- Given task
Set down the material once more, exactly as it appears.

'''

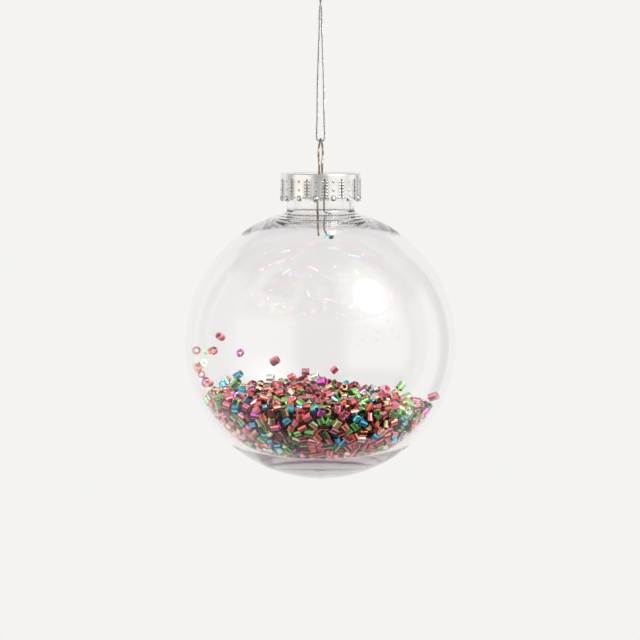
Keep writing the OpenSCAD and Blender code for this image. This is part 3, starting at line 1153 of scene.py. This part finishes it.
# The wire's route, as distance out of the loop's plane, along it, and height
ARCH_R = 1.6
FRONT_LEG = [[0.3, -6, 32.8], [0.2, -6.5, 35.5], [0.15, -6.8, 38.5], [0.15, -6.8, 41.5],
             [0.1, -6.3, 44.4], [0, -4.9, 47.2], [0, -3.3, 48.7], [0, -2.8, 49.6]]
BACK_LEG = [[0, 2.8, 49.6], [0, 3.3, 48.7], [0, 4.9, 47.2], [0, 6.3, 44.4], [0, 6.8, 41.5],
            [0, 6.8, 38.5], [0.1, 6.7, 36], [0.9, 6.3, 33.6], [1.1, 6.2, 32.8]]
# One side of the loop above the cap, as distance along the plane and height
LOOP_SIDE = [[-2.8, 51], [-2.8, 52.4], [-3.1, 53.4], [-3.8, 54.6], [-4.2, 55.8], [-3.9, 57],
             [-3.05, 58.2], [-2.1, 59]]


def make_wire():
    arch = [[0, ARCH_R * math.sin(a), APEX_Z + ARCH_R * math.cos(a)]
            for a in np.radians(np.arange(-50, 51, 10))]
    rising = [[0, s, z] for s, z in LOOP_SIDE]
    falling = [[0, -s, z] for s, z in reversed(LOOP_SIDE)]
    route = FRONT_LEG + rising + arch + falling + BACK_LEG
    path = [(*in_hanger_plane(n, s), z) for n, s, z in route]
    line = even(curve_through(path, CURVE_STEPS), WIRE_STEP)
    points, faces = tube_mesh(line, WIRE_R, WIRE_SIDES)
    wire = link_mesh("bent_wire", mm(points), faces)
    wire.data.materials.append(wire_material())
    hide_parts("wire_hanger")
    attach(wire, "hanger")


# ---------------------------------------------------------------- cord

CORD_R = 0.3
PLY_R = 0.16
PLY_SIDES = 8
TWIST_PITCH = 2.1
TWIST_STEPS = 14
KNOT_TOP = 106.1
KNOT_WRAPS = 3
KNOT_POINTS = 60
CORD_HALF = [[0.31, 0, 102.9], [0.15, -0.3, 101], [-0.2, -0.26, 99], [-0.33, 0, 97],
             [-0.34, 0, 94.5], [-0.38, 0, 92], [-0.5, 0, 89], [-0.6, 0, 86], [-0.8, 0, 80],
             [-0.95, 0, 74], [-1, 0, 68], [-1.1, 0, 63.5], [-1.2, 0, 60.7], [-0.85, 0, 59.85]]
CORD_ROUTE = CORD_HALF + [[0, 0, 59.5]] + [[-x, -y, z] for x, y, z in reversed(CORD_HALF)]
LOOP_HALF = [[-0.35, 0, 106.1], [-0.45, 0, 106.8], [-1.3, 0, 108.1], [-2.8, 0, 109.7],
             [-4, 0, 111.6], [-4.5, 0, 113.6], [-3.9, 0, 115.8], [-2.2, 0, 117.3]]
LOOP_ROUTE = LOOP_HALF + [[0, 0, 117.8]] + [[-x, y, z] for x, y, z in reversed(LOOP_HALF)]


def two_ply(path):
    """Two yarns wound round each other along the path."""
    line = even(path, TWIST_PITCH / TWIST_STEPS)
    _, u, v = frames(line)
    along = np.concatenate([[0], np.cumsum(np.linalg.norm(np.diff(line, axis=0), axis=1))])
    plies = []
    for half in (0, math.pi):
        turn = (2 * math.pi * along / TWIST_PITCH + half)[:, None]
        ply = line + (CORD_R - PLY_R) * (np.cos(turn) * u + np.sin(turn) * v)
        plies.append(tube_mesh(ply, PLY_R, PLY_SIDES))
    return join(plies)


def knot_parts():
    """A coil of cord round two strands that cross inside it."""
    turn = np.linspace(0, 2 * math.pi * KNOT_WRAPS, KNOT_POINTS)
    rise = np.linspace(KNOT_Z + 0.75, KNOT_TOP - 0.75, KNOT_POINTS)
    swell = 0.82 + 0.16 * np.sin(np.linspace(0, math.pi, KNOT_POINTS))
    parts = [two_ply(np.stack([swell * np.cos(turn), swell * np.sin(turn), rise], axis=1))]
    for x, y in ((0.33, 0.2), (-0.33, -0.2)):
        core = [(x, y, KNOT_Z + 0.1), (0.7 * x, -0.7 * y, (KNOT_Z + KNOT_TOP) / 2),
                (x, -y, KNOT_TOP - 0.1)]
        parts.append(two_ply(curve_through(core, 6)))
    return parts


def make_cord_piece(name, parts, body, node, material):
    points, faces = join(parts)
    piece = link_mesh(name, mm(points), faces)
    piece.data.materials.append(material)
    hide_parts(node)
    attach(piece, body)
    return piece


def make_cords():
    material = cord_material()
    knot = make_cord_piece("knot", knot_parts(), "top_loop", "cord_knot", material)
    route = curve_through(CORD_ROUTE, CURVE_STEPS)
    cord = make_cord_piece("cord", [two_ply(route)], "cord", "hanging_cord", material)
    place(*CORD_ROUTE[0])
    mm(route).tolist()
    route = curve_through(LOOP_ROUTE, CURVE_STEPS)
    loop = make_cord_piece("top_loop_cord", [two_ply(route)], "top_loop", "cord_top_loop",
                           material)
    place(*LOOP_ROUTE[0])
    mm(route).tolist()


make_camera()
make_cords()
make_world()
make_floor()
make_glass()
make_cap()
make_wire()
make_beads()
bpy.context.scene.view_settings.view_transform = "Standard"
# Light runs a long way round inside the thick base of the ball
bpy.context.scene.cycles.glossy_bounces = 32
bpy.context.scene.cycles.max_bounces = 36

'''

- Exercise result
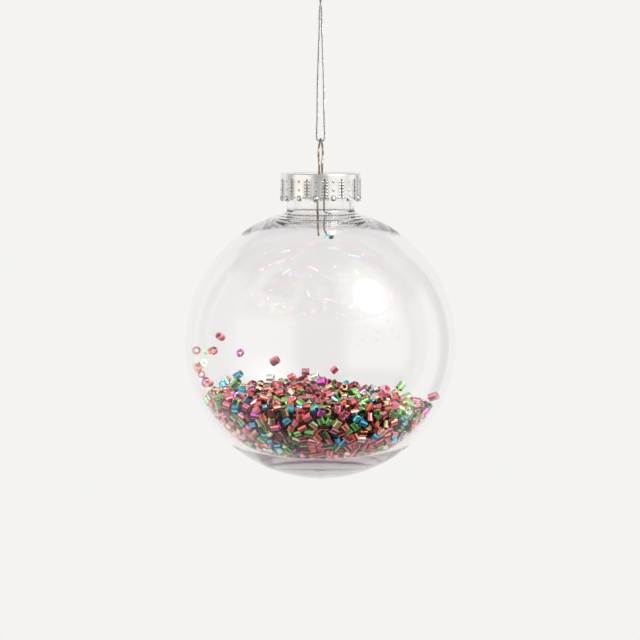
Keep writing the OpenSCAD and Blender code for this image. This is part 3, starting at line 1153 of scene.py. This part finishes it.
# The wire's route, as distance out of the loop's plane, along it, and height
ARCH_R = 1.6
FRONT_LEG = [[0.3, -6, 32.8], [0.2, -6.5, 35.5], [0.15, -6.8, 38.5], [0.15, -6.8, 41.5],
             [0.1, -6.3, 44.4], [0, -4.9, 47.2], [0, -3.3, 48.7], [0, -2.8, 49.6]]
BACK_LEG = [[0, 2.8, 49.6], [0, 3.3, 48.7], [0, 4.9, 47.2], [0, 6.3, 44.4], [0, 6.8, 41.5],
            [0, 6.8, 38.5], [0.1, 6.7, 36], [0.9, 6.3, 33.6], [1.1, 6.2, 32.8]]
# One side of the loop above the cap, as distance along the plane and height
LOOP_SIDE = [[-2.8, 51], [-2.8, 52.4], [-3.1, 53.4], [-3.8, 54.6], [-4.2, 55.8], [-3.9, 57],
             [-3.05, 58.2], [-2.1, 59]]


def make_wire():
    arch = [[0, ARCH_R * math.sin(a), APEX_Z + ARCH_R * math.cos(a)]
            for a in np.radians(np.arange(-50, 51, 10))]
    rising = [[0, s, z] for s, z in LOOP_SIDE]
    falling = [[0, -s, z] for s, z in reversed(LOOP_SIDE)]
    route = FRONT_LEG + rising + arch + falling + BACK_LEG
    path = [(*in_hanger_plane(n, s), z) for n, s, z in route]
    line = even(curve_through(path, CURVE_STEPS), WIRE_STEP)
    points, faces = tube_mesh(line, WIRE_R, WIRE_SIDES)
    wire = link_mesh("bent_wire", mm(points), faces)
    wire.data.materials.append(wire_material())
    hide_parts("wire_hanger")
    attach(wire, "hanger")


# ---------------------------------------------------------------- cord

CORD_R = 0.3
PLY_R = 0.16
PLY_SIDES = 8
TWIST_PITCH = 2.1
TWIST_STEPS = 14
KNOT_TOP = 106.1
KNOT_WRAPS = 3
KNOT_POINTS = 60
CORD_HALF = [[0.31, 0, 102.9], [0.15, -0.3, 101], [-0.2, -0.26, 99], [-0.33, 0, 97],
             [-0.34, 0, 94.5], [-0.38, 0, 92], [-0.5, 0, 89], [-0.6, 0, 86], [-0.8, 0, 80],
             [-0.95, 0, 74], [-1, 0, 68], [-1.1, 0, 63.5], [-1.2, 0, 60.7], [-0.85, 0, 59.85]]
CORD_ROUTE = CORD_HALF + [[0, 0, 59.5]] + [[-x, -y, z] for x, y, z in reversed(CORD_HALF)]
LOOP_HALF = [[-0.35, 0, 106.1], [-0.45, 0, 106.8], [-1.3, 0, 108.1], [-2.8, 0, 109.7],
             [-4, 0, 111.6], [-4.5, 0, 113.6], [-3.9, 0, 115.8], [-2.2, 0, 117.3]]
LOOP_ROUTE = LOOP_HALF + [[0, 0, 117.8]] + [[-x, y, z] for x, y, z in reversed(LOOP_HALF)]


def two_ply(path):
    """Two yarns wound round each other along the path."""
    line = even(path, TWIST_PITCH / TWIST_STEPS)
    _, u, v = frames(line)
    along = np.concatenate([[0], np.cumsum(np.linalg.norm(np.diff(line, axis=0), axis=1))])
    plies = []
    for half in (0, math.pi):
        turn = (2 * math.pi * along / TWIST_PITCH + half)[:, None]
        ply = line + (CORD_R - PLY_R) * (np.cos(turn) * u + np.sin(turn) * v)
        plies.append(tube_mesh(ply, PLY_R, PLY_SIDES))
    return join(plies)


def knot_parts():
    """A coil of cord round two strands that cross inside it."""
    turn = np.linspace(0, 2 * math.pi * KNOT_WRAPS, KNOT_POINTS)
    rise = np.linspace(KNOT_Z + 0.75, KNOT_TOP - 0.75, KNOT_POINTS)
    swell = 0.82 + 0.16 * np.sin(np.linspace(0, math.pi, KNOT_POINTS))
    parts = [two_ply(np.stack([swell * np.cos(turn), swell * np.sin(turn), rise], axis=1))]
    for x, y in ((0.33, 0.2), (-0.33, -0.2)):
        core = [(x, y, KNOT_Z + 0.1), (0.7 * x, -0.7 * y, (KNOT_Z + KNOT_TOP) / 2),
                (x, -y, KNOT_TOP - 0.1)]
        parts.append(two_ply(curve_through(core, 6)))
    return parts


def make_cord_piece(name, parts, body, node, material):
    points, faces = join(parts)
    piece = link_mesh(name, mm(points), faces)
    piece.data.materials.append(material)
    hide_parts(node)
    attach(piece, body)
    return piece


def make_cords():
    material = cord_material()
    knot = make_cord_piece("knot", knot_parts(), "top_loop", "cord_knot", material)
    route = curve_through(CORD_ROUTE, CURVE_STEPS)
    cord = make_cord_piece("cord", [two_ply(route)], "cord", "hanging_cord", material)
    place(*CORD_ROUTE[0])
    mm(route).tolist()
    route = curve_through(LOOP_ROUTE, CURVE_STEPS)
    loop = make_cord_piece("top_loop_cord", [two_ply(route)], "top_loop", "cord_top_loop",
                           material)
    place(*LOOP_ROUTE[0])
    mm(route).tolist()


make_camera()
make_cords()
make_world()
make_floor()
make_glass()
make_cap()
make_wire()
make_beads()
bpy.context.scene.view_settings.view_transform = "Standard"
# Light runs a long way round inside the thick base of the ball
bpy.context.scene.cycles.glossy_bounces = 32
bpy.context.scene.cycles.max_bounces = 36